Mitigation banking provides developers, utility providers, and state and local governments with the opportunity to pay a one-time fee to purchase credits from the bank, thereby satisfying all or a portion of the statutory wetland mitigation requirements.
Costs associated with creating a wetland mitigation site (not including the costs of land, water, monitoring and maintenance) average about $50,000 per acre. Land at a development site is usually very costly, and utilizing the land to the greatest extent possible can optimize the return on the site. Use of a mitigation bank provides a fixed, known cost that can be used to develop an accurate assessment of a project’s bottom-line. Purchasing wetland mitigation credits from a bank is most often the cost-effective alternative.
Monitoring and maintenance of a mitigation project, usually required by the permit for a minimum of three to five years, also requires professional expertise and can add substantial cost and uncertainty. If the regulatory agencies find that a developer’s mitigation project fails to meet success criteria, the developer may be required to correct any deficiencies, regardless of cost and time involved, and/or be responsible for penalties. Immediately upon purchase of credits from a mitigation bank, the entire responsibility and liability associated with mitigation performance becomes the responsibility of the mitigation bank sponsor.
Benefits provided to the environment by mitigation banks include:
- Higher-quality compensation for unavoidable impacts to wetlands,
- Offset to diminishing quantity of wetlands in rapidly urbanizing areas,
- Increasing habitat diversity for plant and animal species,
- Enhancing the site in advance of project development and wetland impacts, and
- Improving water quality and enhancing hydrologic function.
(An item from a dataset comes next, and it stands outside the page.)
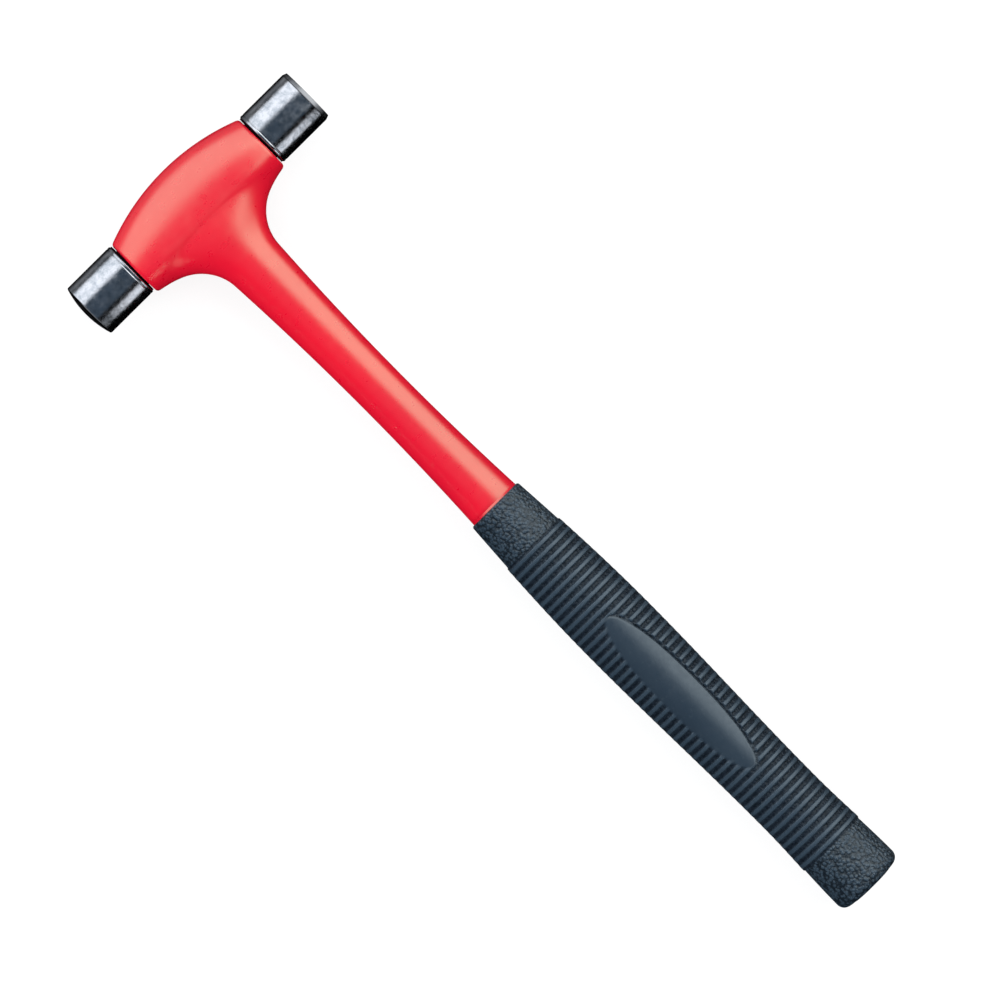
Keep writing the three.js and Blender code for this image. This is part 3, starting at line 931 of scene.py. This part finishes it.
def area_light(name, toward, off_vertical, distance, size, energy, colour):
    """An area light of that width and height, turned to the studio's middle from that far away."""
    data = bpy.data.lights.new(name, "AREA")
    data.shape = "RECTANGLE"
    data.size, data.size_y = size
    data.energy = energy
    data.color = colour
    light = bpy.data.objects.new(name, data)
    bpy.context.scene.collection.objects.link(light)
    level = Vector(toward).normalized()
    angle = math.radians(off_vertical)
    away = level * math.sin(angle) + Vector((0, 0, math.cos(angle)))
    right = Vector((0, 0, 1)).cross(level)
    light.location = STUDIO + away * distance
    light.rotation_euler = Matrix((right, away.cross(right), away)).transposed().to_euler()
    return light


def make_softbox(name, toward, low, high, radiance, colour, width=1.8, soft=5):
    """A box of light that the head sees between two angles off the vertical, dimmer along its edges."""
    made = []
    steps = (-1, 0, 1)
    for step in steps:
        half = math.radians((high - low) / 2 + step * soft)
        height = 2 * STUDIO_RADIUS * math.tan(half)
        wide = width * (1 + 0.25 * step)
        energy = radiance / len(steps) * math.pi * wide * height
        part = f"{name}_{step + 2}"
        distance = STUDIO_RADIUS + LIGHT_SPACING * step
        size = (wide, height)
        made.append(area_light(part, toward, (low + high) / 2, distance, size, energy, colour))
    return made


def make_fill(name, toward, off_vertical, strength):
    """A light that brightens the dull surfaces on one side and doesn't mirror in the shiny ones."""
    distance, side = 1.6, 0.5
    energy = strength * (math.pi * distance) ** 2
    light = area_light(name, toward, off_vertical, distance, (side, side), energy, (1, 1, 1))
    light.visible_glossy = False


def only_for(lights, pieces):
    """Lets those lights reach those pieces alone."""
    lit = bpy.data.collections.new("lit_alone")
    for piece in pieces:
        lit.objects.link(piece)
    for light in lights:
        light.light_linking.receiver_collection = lit


def make_lights(steel_faces):
    """Softboxes beyond the head's top and its flat face, a dim ceiling and two fills.

    A low strip and three dim boxes near the floor light the steel faces alone.
    """
    lilac, warm, sky = (0.95, 0.96, 1.0), (1, 0.99, 0.97), (0.5, 0.72, 1.0)
    make_softbox("box_top", (0, 1, 0), 29, 89, 2.05, lilac)
    make_softbox("box_top_under", (0, 1, 0), 100, 128, 0.3, lilac, soft=8)
    make_softbox("box_right", (1, -0.1, 0), 18, 82, 2.5, warm, soft=6)
    for_steel = make_softbox("strip_low", (0, -1, 0), 66, 98, 2.0, lilac, 0.18, soft=4)
    for name, side in (("left", (-1, 0, 0)), ("low_left", (-1, -1, 0)), ("low_right", (1, -1, 0))):
        for_steel += make_softbox("box_" + name, side, 60, 104, 0.5, lilac, 0.9)
    only_for(for_steel, steel_faces)
    make_softbox("ceiling", (0, 1, 0), -44, 28, 0.15, sky, soft=3)
    make_fill("fill_left", (-1, 0.2, 0), 72, 0.75)
    make_fill("fill_low", (-0.3, -1, 0), 68, 0.55)
    world = bpy.data.worlds.new("studio")
    bpy.context.scene.world = world
    world.use_nodes = True
    world.node_tree.nodes["Background"].inputs["Color"].default_value = (0, 0, 0, 1)


def make_camera():
    """Straight down on the hammer, turned so that the handle runs from upper left to lower right."""
    picture_width = 355.4 * MM
    aim = ORIGIN + Vector((2.5 * MM, -150.55 * MM, 0))
    turn = math.radians(-44.78)
    data = bpy.data.cameras.new("camera")
    data.lens = 250
    distance = data.lens / data.sensor_width * picture_width
    camera = bpy.data.objects.new("camera", data)
    bpy.context.scene.collection.objects.link(camera)
    camera.location = aim + Vector((0, 0, distance))
    camera.rotation_euler = (0, 0, turn)
    data.clip_start = 0.05
    bpy.context.scene.camera = camera
    bpy.context.scene.view_settings.view_transform = "Standard"


# ---------------------------------------------------------------- assembly


def assemble():
    """Makes every piece and returns the two steel faces, which have lights of their own."""
    urethane = urethane_material()
    rubber = rubber_material()
    polished = face_material()
    plain = plain_steel_material("tube_steel", 0.32, 300)
    round_shot = plain_steel_material("shot_steel", 0.36, 700)
    place(make_cover(), HAMMER, urethane, "urethane", "urethane_cover", angle=60)
    place(make_grip(), HAMMER, rubber, "grip_rubber", "rubber_grip", angle=0)
    faces = [
        place(make_flat_face(), HAMMER, polished, "face_steel", "flat_face", angle=30),
        place(make_crowned_face(), HAMMER, polished, "face_steel", "crowned_face", angle=30),
    ]
    place(make_tube(), HAMMER, plain, "tube_steel", "canister_tube")
    place(make_socket(), HAMMER, plain, "tube_steel", "rod_socket")
    place(make_rod(), HAMMER, plain, "tube_steel", "core_rod")
    pins = {
        "flat_face_pin": ((PIN_X, 0, 0), PIN_HALF),
        "crowned_face_pin": ((-PIN_X, 0, 0), PIN_HALF),
        "rod_pin": ((0, -ROD_PIN_BELOW, 0), ROD_PIN_HALF),
    }
    for node, (centre, half) in pins.items():
        place(make_pin(node + "_turned", centre, half), HAMMER, plain, "tube_steel", node)
    for node in sorted(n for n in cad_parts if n.startswith("shot_")):
        place(make_ball(node), SHOT, round_shot, "shot_steel", node, angle=0)
    return faces


steel_faces = assemble()
make_floor()
make_lights(steel_faces)
make_camera()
A significant concern of the regulators, even in cases where impacted wetlands will ultimately be restored or replaced, is the temporal loss of wetland functions. In most cases, even when mitigation efforts are commenced at the earliest stage of project construction, there is some temporal loss. In cases were the mitigation will take the form of restoration at the completion of project construction, the temporal loss may be several months, or even years. When the mitigation is accomplished through the purchase of wetland mitigation credits from a bank, the mitigation is in place before the project commences and temporal loss is completely eliminated.